This is how Andrew Bird's new song - tentatively titled "Oh No" - begins. He hasn't finished writing "Oh No", because he feels that one of his lines is too clever and too idiosyncratic, but we'll get to the "calcified charismatists" later.
Right now, at this very bleak New England moment, I'm relishing my organic breakfast cereal and wishing that "Superstar" by Sonic Youth will magically appear on my iTunes. It's the kind of day that makes me want to curl up in a big blanket and watch Bend It Like Beckham, and forget that there are things I really should be doing like writing papers on sperm whales and puzzling through dimensional analyses.
If I absolutely had my way, then I would be daydreaming for a living, like our Andrew Bird. I already do a lot of daydreaming, and I find it a useful sort of escape. I'm no Sherlock Holmes, but I like to think that my daydreaming is similar to his violin playing: it keeps one part of my mind amused so I can organize the thoughts in the other sections, and possibly come to some conclusions. Let's just say that if daydreaming paid, then I'd be rich. Then again, if we lived in the kind of world where daydreaming paid, I don't think anyone would have any use for money.

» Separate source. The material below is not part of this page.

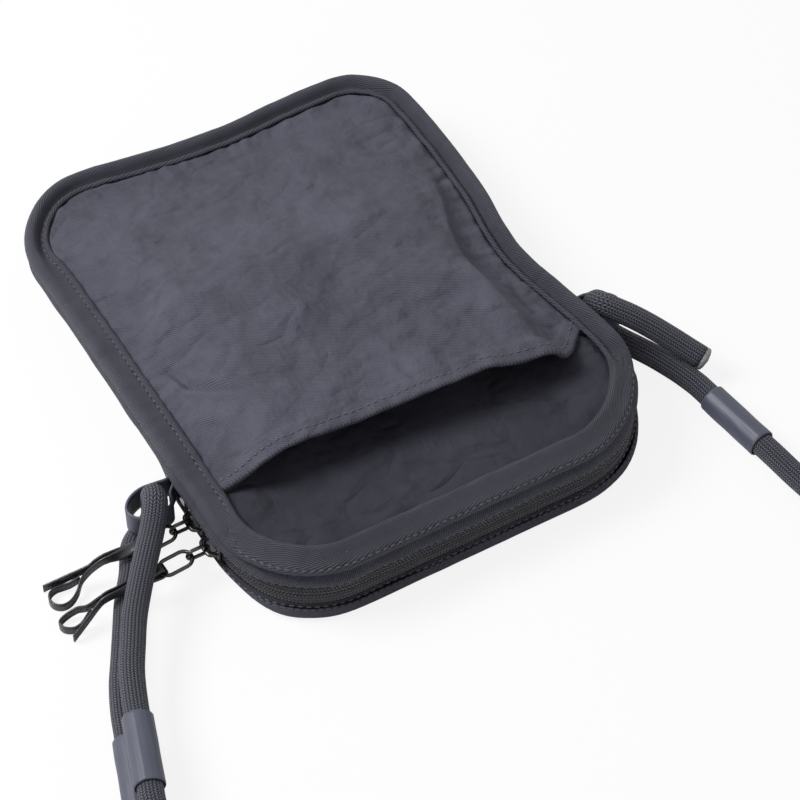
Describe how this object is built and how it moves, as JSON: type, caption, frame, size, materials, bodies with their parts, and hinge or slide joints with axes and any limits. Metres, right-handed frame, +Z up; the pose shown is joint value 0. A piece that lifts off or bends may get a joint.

What sent my mind spiraling off in all of these odd directions, is a blog post by Mr. Bird on the New York Times website. The blog is called Measure For Measure: How To Write A Song and Other Mysteries, and Andrew Bird, Roseanne Cash, Suzanne Vega, and Darrel Brown are all involved in the writing. So far, there's only the post by Andrew Bird, but it gives the reader quite an insight into the artist's individual songwriting process. As with any artist, the individual process of creating art doesn't usually say a lot about the genre as a whole, but it can tell you an awful lot about a single musician and what the hell they're trying to say.
Here's a link to the blog: Measure For Measure: How To Write A Song and Other Mysteries
For those lovely blog readers who would rather spend their time listening to Andrew Bird's music, and puzzling it out like my dimensional analyses, there's always Bird's latest album Soldier On. Released in February, it's short and sweet, and rather down-tempo and melancholy. After reading his blog, I'd like to claim that I love everything this guy has ever written, but unfortunately, I don't.
There are a few gems on this album, including the opening song "The Trees Were Mistaken". The musicality is key here, because I can actually hear a forest in his shaking percussion and wailing, whistling vocal hums. "Plasticities (Remix)" is another song that's particularly likable, and on this song Bird's voice shines with a supporting cast of instruments. "Sectionate City" and "Oh Sister" capture distinct periods in time and geographical locations. "Sectionate City" is influenced heavily by traditional Asian music, and has an anachronistic feel or maybe just a certain openness that feels anachronistic because there are now so few open spaces in the world. "Oh Sister", on the other hand, has a whistling country certainty that's connected to the western half of the United States (at least in my mind) and the wide-open spaces where the buffalo roam. These are the four songs that happily caught my attention, and I'll let you make up your own mind on the other four. I'm off to daydream now, and probably work my way towards that paper.